Over the past few years, there seems to have been a slight uptick in the number of women over 50 in movies and on television. It’s nice to see them getting meaty roles; however, something is not quite right. Mainstream producers are casting substantially older women to play characters in their forties and fifties. What’s going on?

When I watched Lincoln, I wondered what Sally Field was doing in the movie. I didn’t remember Mary Todd Lincoln being significantly older than Abe.

Today, many women look younger in midlife than women of previous generations, but that isn’t reflected in most Hollywood productions. I first noticed this about five years ago. As a longtime Daniel Day-Lewis fan, I saw Spielberg’s Lincoln in the theater and suddenly it hit me. There she was on the screen: The Flying Nun. What the hell? I don’t remember Mary Todd Lincoln being significantly older than Abe. Was she? What is Sally Field doing in this movie? It bothered me the entire two-and-a-half hours.

The credits had barely started rolling, and I began Googling “Mary Todd Lincoln, age relative to Abe.” In fact, Mary Todd was not older than Abraham Lincoln. She was 10 years his junior. Sally Field at age 66 was playing 46-year-old Mary Todd Lincoln.

I’ve got no problem with Sally Fields’ acting ability. I like her. I really like her!

Still, it got under my skin.

The Hollywood Shuffle

NextTribe women in hollywood

Susan Sarandon, at 70, and Jessica Lange, 67, portrayed Bette Davis and Joan Crawford, respectively, in their mid-50s.

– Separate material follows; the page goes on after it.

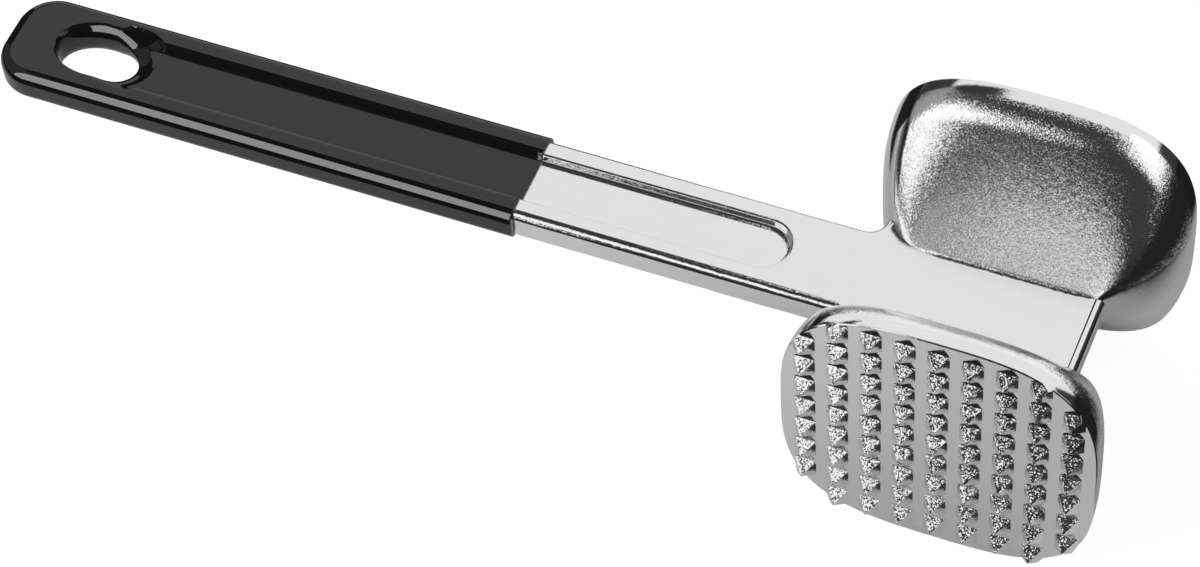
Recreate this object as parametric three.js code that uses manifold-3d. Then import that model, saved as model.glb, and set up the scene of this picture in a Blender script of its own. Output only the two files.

And there it simmered, until I watched A&E’s recent series Feud starring Jessica Lange as Joan Crawford and Susan Sarandon as Bette Davis. Sarandon, 70, and Lange, 67, were portraying women in their mid-fifties. The acting was superb—both women were nominated for Emmy Awards—and the series was nominated for an Emmy in the category Outstanding Casting in a Limited Series. That’s the nomination that irked me. Seriously? There were no female actors in their 50s who could have brought these roles to life?  

I did a quick IMDB search for female actors in their fifties. There are some amazing women in this category, but they are playing women 10 to 15 years younger.

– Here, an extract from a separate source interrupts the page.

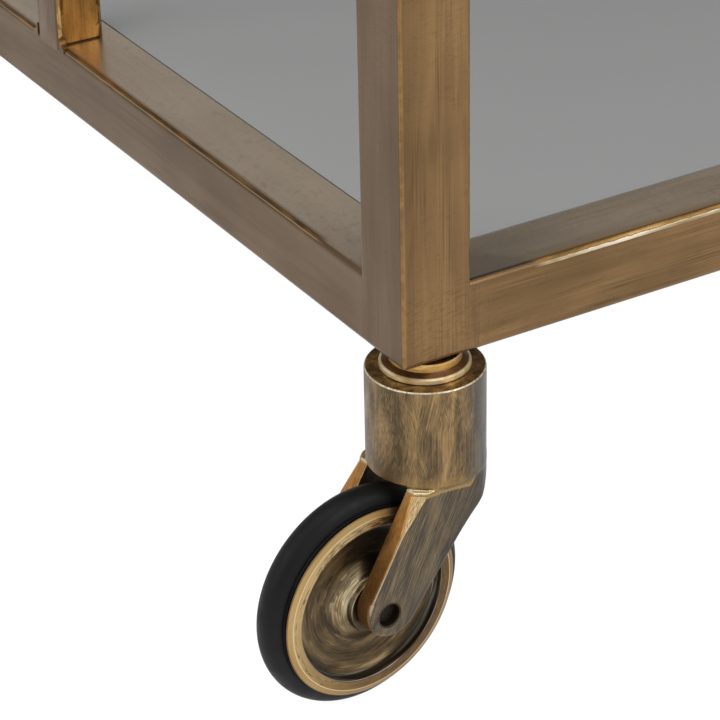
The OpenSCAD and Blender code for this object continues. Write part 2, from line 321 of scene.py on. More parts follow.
def arm_field(x, y, z):
    """One pair of arms: an outline seen from the side, cut to a slab and to a rod that bends back."""
    side = np.abs(y)
    depth = np.maximum(HOUSING_FOOT - z, 0)

    # the outline: a round end on the axle, and straight front and rear edges that meet it
    dx, dz = x - END_X, z - END_Z
    reach = np.array([END_X - ARM_FRONT, END_Z - ARM_SHOULDER])
    front_angle = math.atan2(reach[1], reach[0]) + math.asin(ARM_END / np.linalg.norm(reach))
    front = dx * -math.sin(front_angle) + dz * math.cos(front_angle)
    rear = dx * -math.sin(REAR_SLOPE) + dz * -math.cos(REAR_SLOPE)
    past_front = dx * math.cos(front_angle) + dz * math.sin(front_angle)
    past_rear = dx * math.cos(REAR_SLOPE) - dz * math.sin(REAR_SLOPE)
    tip = (past_front > 0) & (past_rear > 0)
    back_edge = np.where(tip, np.hypot(dx, dz), rear) - ARM_END
    back_edge = back_edge - ELBOW_SWELL * np.exp(-((depth - ELBOW_DEPTH) / ELBOW_REACH) ** 2)
    front_edge = np.where(tip, -ARM_END, front - ARM_END)

    # the rod: as wide as the housing, and bent back towards the axle below the elbow
    bent = np.maximum(depth - BEND_DEPTH, 0)
    lean = np.where(bent < BEND_LENGTH, BEND_RATE * bent**2, BEND_LEAN + BEND_SLOPE * (bent - BEND_LENGTH))
    slope = np.minimum(2 * BEND_RATE * bent, BEND_SLOPE)
    behind = np.minimum((x - lean) / np.sqrt(1 + slope**2), 0)
    rod = np.hypot(behind, side) - HOUSING

    # the cuts: outer faces, rod, front edge, the strip filed along its corner, and inner faces
    outer = side - ARM_OUT
    body = both(back_edge, outer, 0.5 + 1.1 * fade(depth, 4, 16))
    body = both(body, rod, 0.8)
    filed = np.maximum(3.8 - 0.24 * depth, 0.35) - 0.9 * (1 - fade(depth, 1.5, 2.1))
    strip = (front_edge + outer + filed) / math.sqrt(2)
    body = both(both(body, front_edge, 0.4), strip, 0.5)
    body = both(body, ARM_IN - side, 0.4)
    in_housing = np.maximum(np.hypot(x, y) - HOUSING, z - (HOUSING_FOOT + 3))
    return either(both(body, in_housing, 0.1), both(body, z - LEDGE, 0.35), 0.2)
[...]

You might wonder, what’s wrong with an older woman playing a significantly younger woman?

You might wonder, what’s wrong with an older woman playing a significantly younger woman?  On the surface: Nothing. I get it. It’s acting. If you’re cast as a doctor, you don’t have to have your MD framed on the wall. What difference does it make how old you are? From that perspective, it doesn’t, but from a messaging standpoint it certainly does. Hollywood is telling us, if a woman is over 50, she might as well be over 70. It’s like once you are past a half century, you are simply part of a gaggle of interchangeable “old ladies.”

Susan Sarandon was 41 when she got the part of Annie Savoy the baseball/sex guru in Bull Durham. A studio executive thought she was too old, and she had to meet with him in person. In a 2012 interview with Sports Illustrated, she said she was told to “go to his office in a tight dress and lean over his desk for half an hour.”  

Leaving aside the #metoo issue, we are stuck with a message that continues to pervade our popular culture. Woman in their 40s and 50s are assumed to be very unsexy. Here we are 30 years later, and Susan Sarandon is just now portraying a 54-year-old Bette Davis, who at that moment in her life was being sidelined from her acting career.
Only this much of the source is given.